Air Cargo News
- Air Cargo News cover
- Editor: Damian Brett
- Categories: Aviation
- Frequency: Quarterly (print) daily (online)
- Circulation: 10,727
- Founded: 1983; 43 years ago
- First issue: 16 March 1983; 43 years ago
- Company: DVV Media UK Ltd
- Country: United Kingdom
- Based in: Sutton, London
- Language: British English
- Website: www.aircargonews.net

= Air Cargo News =

British aviation trade magazine

Air Cargo News publishes industry newspapers and magazines and digital information for senior executives, managers and sales agents in the freight forwarding, airline, airport and cargo handling sector.
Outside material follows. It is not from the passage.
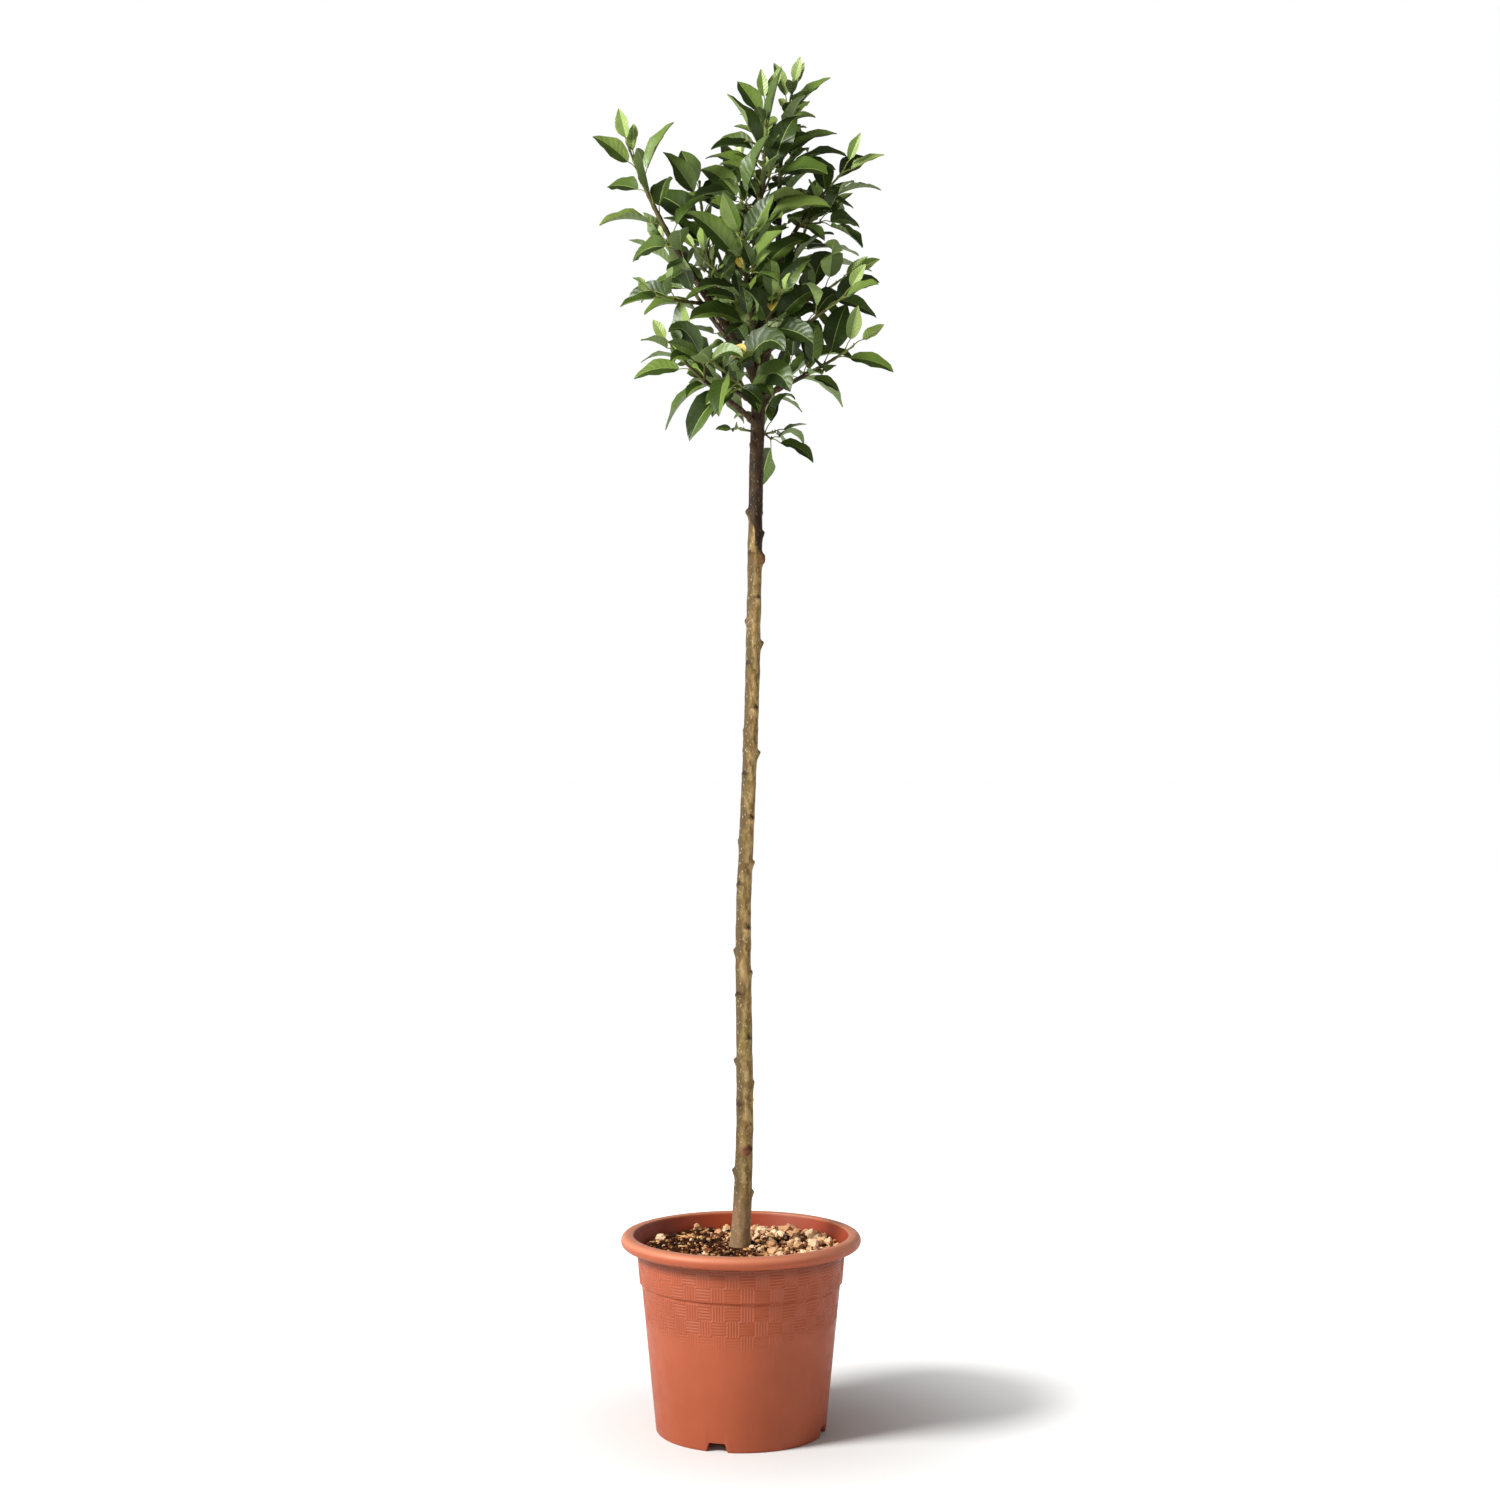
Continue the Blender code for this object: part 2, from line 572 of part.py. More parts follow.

It is based at Sutton in Surrey in the United Kingdom, and is part of UK-based DVV Media International Ltd.

==Air Cargo News==
Air Cargo News is an industry online newspaper and quarterly print trade magazine. There are regular contributions from respected industry journalists including Damian Brett, Rebecca Jeffrey, Roger Hailey and Ian Putzger.

==Events==
- Cargo Airline of the Year is an annual award ceremony established in 1983. More than 25 000 supply chain professionals around the world vote for the best in the air logistics business. The awards are the only event where the British International Freight Association audits and approves the votes cast. American Airlines Cargo was voted Air Cargo News Cargo Airline of the Year in April 2015.